> _Work to complete_: Write out each line in which the string "else" is present.

> _Recorded data_:
========
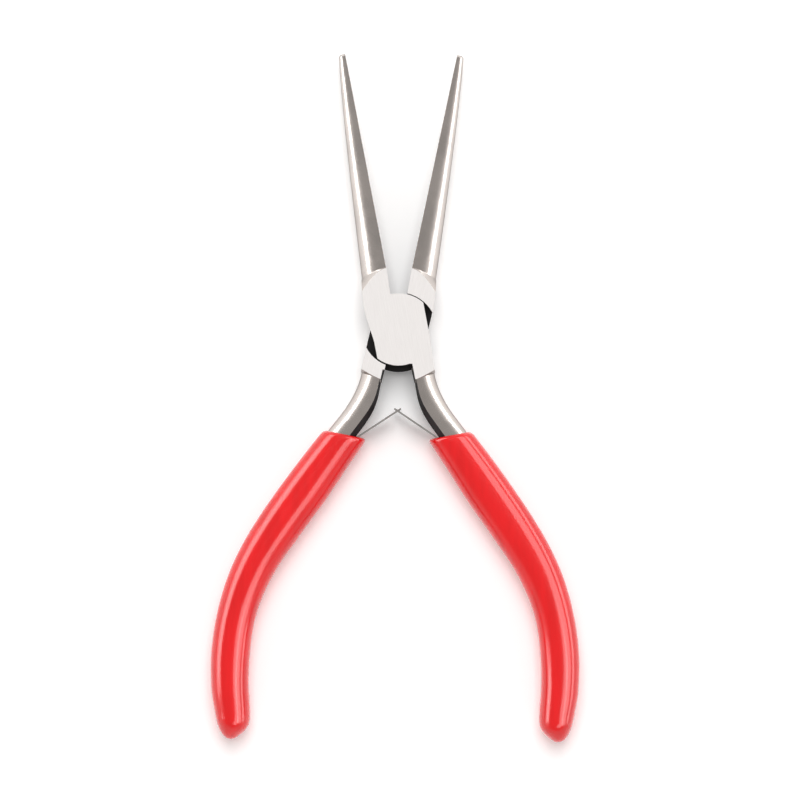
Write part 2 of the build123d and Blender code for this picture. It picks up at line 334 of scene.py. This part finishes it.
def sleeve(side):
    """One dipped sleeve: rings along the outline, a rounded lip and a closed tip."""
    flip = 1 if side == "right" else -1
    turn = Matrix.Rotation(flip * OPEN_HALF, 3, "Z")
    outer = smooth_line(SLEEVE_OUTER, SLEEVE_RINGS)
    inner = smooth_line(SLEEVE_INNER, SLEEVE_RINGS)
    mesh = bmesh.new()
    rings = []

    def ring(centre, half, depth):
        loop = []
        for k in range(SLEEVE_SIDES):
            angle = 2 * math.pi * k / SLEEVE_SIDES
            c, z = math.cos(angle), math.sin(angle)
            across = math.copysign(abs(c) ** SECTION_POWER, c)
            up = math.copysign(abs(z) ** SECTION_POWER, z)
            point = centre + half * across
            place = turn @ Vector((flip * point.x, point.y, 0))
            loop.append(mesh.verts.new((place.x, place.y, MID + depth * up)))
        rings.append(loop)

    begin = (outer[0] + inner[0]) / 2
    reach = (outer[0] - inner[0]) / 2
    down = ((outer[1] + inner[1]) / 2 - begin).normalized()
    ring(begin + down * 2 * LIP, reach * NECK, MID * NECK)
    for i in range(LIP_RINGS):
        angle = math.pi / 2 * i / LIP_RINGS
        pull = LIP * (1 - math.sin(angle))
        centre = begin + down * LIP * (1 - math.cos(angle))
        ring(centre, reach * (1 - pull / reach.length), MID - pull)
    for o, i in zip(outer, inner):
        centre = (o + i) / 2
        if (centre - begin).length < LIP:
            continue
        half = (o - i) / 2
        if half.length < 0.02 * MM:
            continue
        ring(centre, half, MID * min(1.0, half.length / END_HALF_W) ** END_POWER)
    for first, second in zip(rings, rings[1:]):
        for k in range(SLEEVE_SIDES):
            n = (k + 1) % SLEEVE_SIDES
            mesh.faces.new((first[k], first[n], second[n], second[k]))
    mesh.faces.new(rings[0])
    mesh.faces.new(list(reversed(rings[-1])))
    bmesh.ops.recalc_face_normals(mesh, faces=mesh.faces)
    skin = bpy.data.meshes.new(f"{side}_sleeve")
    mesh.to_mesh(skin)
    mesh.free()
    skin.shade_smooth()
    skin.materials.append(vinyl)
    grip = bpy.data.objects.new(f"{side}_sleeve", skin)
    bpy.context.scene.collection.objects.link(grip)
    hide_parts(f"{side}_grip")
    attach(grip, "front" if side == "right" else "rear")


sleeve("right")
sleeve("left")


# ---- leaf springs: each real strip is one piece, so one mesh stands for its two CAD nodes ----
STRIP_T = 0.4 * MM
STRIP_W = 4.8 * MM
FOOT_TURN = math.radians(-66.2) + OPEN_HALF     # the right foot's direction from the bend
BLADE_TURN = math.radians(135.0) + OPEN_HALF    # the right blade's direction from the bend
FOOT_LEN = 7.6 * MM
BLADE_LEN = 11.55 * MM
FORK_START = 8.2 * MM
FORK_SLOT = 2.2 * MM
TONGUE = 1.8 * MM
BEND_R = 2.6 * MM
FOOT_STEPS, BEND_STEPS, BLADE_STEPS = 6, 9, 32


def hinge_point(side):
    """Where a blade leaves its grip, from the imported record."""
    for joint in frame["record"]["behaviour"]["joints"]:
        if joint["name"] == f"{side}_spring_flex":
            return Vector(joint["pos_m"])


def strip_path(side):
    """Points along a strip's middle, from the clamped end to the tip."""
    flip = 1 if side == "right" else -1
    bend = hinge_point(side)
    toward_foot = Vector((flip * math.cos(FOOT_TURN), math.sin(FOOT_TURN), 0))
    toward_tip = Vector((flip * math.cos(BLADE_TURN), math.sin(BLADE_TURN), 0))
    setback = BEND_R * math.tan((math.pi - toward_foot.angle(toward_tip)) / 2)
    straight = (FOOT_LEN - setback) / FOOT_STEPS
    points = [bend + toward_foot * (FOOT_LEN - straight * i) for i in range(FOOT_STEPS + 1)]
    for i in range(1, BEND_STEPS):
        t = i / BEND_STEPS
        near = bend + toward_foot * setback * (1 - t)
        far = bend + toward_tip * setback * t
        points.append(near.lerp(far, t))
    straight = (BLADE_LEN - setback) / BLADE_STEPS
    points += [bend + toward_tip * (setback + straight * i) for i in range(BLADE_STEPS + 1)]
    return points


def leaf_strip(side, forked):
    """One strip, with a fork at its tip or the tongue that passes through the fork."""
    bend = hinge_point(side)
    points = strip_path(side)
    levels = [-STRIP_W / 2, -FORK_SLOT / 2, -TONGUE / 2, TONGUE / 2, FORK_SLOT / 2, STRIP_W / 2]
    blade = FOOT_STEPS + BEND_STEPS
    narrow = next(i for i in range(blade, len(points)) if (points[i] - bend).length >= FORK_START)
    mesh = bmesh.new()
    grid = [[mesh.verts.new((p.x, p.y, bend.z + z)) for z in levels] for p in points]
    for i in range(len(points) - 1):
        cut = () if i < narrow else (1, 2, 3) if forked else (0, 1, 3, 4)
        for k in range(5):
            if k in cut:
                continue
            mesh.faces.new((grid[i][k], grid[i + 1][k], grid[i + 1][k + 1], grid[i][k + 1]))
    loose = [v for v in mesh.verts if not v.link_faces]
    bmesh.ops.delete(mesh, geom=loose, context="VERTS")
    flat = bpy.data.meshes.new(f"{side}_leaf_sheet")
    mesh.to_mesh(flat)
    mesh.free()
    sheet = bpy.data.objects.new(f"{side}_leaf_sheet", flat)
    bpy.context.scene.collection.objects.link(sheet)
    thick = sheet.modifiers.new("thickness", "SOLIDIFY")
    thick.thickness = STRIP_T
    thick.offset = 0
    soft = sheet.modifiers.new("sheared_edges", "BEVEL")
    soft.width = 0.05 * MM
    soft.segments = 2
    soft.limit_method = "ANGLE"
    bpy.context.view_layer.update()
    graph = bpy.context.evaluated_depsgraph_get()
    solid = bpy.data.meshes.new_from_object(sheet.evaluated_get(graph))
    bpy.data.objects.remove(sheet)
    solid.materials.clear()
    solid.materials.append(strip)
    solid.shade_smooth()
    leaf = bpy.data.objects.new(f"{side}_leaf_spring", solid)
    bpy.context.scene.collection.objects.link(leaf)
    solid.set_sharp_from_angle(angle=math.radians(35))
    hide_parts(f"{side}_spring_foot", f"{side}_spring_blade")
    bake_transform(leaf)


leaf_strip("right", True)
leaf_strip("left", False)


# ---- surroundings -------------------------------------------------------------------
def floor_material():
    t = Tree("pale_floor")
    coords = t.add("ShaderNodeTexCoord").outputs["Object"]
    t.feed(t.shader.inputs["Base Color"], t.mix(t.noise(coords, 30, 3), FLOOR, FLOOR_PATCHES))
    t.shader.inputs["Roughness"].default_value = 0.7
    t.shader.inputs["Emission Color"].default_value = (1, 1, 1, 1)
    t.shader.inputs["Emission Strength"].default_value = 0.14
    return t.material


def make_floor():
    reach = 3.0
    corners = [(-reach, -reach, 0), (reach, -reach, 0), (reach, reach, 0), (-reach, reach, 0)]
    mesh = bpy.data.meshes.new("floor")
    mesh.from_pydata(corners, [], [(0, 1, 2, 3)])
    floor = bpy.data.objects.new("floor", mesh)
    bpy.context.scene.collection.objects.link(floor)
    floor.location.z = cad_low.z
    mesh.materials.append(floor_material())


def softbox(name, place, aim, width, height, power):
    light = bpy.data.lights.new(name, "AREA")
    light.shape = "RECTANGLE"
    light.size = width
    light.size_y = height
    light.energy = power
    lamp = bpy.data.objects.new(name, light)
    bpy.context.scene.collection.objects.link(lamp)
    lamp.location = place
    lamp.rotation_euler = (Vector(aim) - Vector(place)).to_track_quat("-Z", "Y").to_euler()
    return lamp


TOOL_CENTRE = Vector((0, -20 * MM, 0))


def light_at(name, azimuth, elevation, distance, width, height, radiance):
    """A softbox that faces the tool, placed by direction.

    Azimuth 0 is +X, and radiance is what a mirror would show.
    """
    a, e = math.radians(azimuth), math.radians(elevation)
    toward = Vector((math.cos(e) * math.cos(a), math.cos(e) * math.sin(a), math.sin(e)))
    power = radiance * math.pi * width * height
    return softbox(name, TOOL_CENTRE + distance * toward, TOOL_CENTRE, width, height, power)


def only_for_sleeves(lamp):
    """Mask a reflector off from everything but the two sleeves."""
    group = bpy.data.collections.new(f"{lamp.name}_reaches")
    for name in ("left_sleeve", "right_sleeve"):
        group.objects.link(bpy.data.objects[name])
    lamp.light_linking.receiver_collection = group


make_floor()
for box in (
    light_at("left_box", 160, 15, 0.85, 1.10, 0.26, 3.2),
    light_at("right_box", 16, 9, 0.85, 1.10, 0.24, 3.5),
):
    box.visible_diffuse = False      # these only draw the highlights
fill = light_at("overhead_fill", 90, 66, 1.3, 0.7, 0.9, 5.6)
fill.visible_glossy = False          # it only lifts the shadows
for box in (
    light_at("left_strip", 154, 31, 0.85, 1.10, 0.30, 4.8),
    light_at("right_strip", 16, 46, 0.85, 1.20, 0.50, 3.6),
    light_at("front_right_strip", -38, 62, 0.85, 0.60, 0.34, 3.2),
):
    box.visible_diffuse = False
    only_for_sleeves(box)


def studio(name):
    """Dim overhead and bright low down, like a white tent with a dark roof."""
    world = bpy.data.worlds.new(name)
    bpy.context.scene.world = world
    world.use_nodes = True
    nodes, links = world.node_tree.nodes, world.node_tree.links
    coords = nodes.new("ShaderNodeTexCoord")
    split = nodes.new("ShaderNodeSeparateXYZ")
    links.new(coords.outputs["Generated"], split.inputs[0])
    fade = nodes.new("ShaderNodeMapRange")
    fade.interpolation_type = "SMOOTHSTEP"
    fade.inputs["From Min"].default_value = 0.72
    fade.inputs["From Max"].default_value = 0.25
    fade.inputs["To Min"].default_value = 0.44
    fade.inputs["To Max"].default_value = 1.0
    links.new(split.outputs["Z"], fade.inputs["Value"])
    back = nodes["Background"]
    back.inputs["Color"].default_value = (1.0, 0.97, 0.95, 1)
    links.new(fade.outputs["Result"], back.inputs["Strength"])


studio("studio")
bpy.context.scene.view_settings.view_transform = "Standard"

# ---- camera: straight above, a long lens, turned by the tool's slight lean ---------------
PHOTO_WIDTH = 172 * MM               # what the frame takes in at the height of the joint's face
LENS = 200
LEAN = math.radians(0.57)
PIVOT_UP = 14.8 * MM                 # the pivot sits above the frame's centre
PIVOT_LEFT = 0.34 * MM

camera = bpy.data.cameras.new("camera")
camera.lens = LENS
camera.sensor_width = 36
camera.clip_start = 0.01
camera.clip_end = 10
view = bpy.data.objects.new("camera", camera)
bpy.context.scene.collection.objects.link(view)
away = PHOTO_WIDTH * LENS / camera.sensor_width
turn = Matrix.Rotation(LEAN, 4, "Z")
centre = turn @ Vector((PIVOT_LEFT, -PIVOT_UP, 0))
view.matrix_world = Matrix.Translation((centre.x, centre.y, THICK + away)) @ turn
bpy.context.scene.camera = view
========
> _Completed task_:
    flip = 1 if side == "right" else -1
    attach(grip, "front" if side == "right" else "rear")
    flip = 1 if side == "right" else -1
        cut = () if i < narrow else (1, 2, 3) if forked else (0, 1, 3, 4)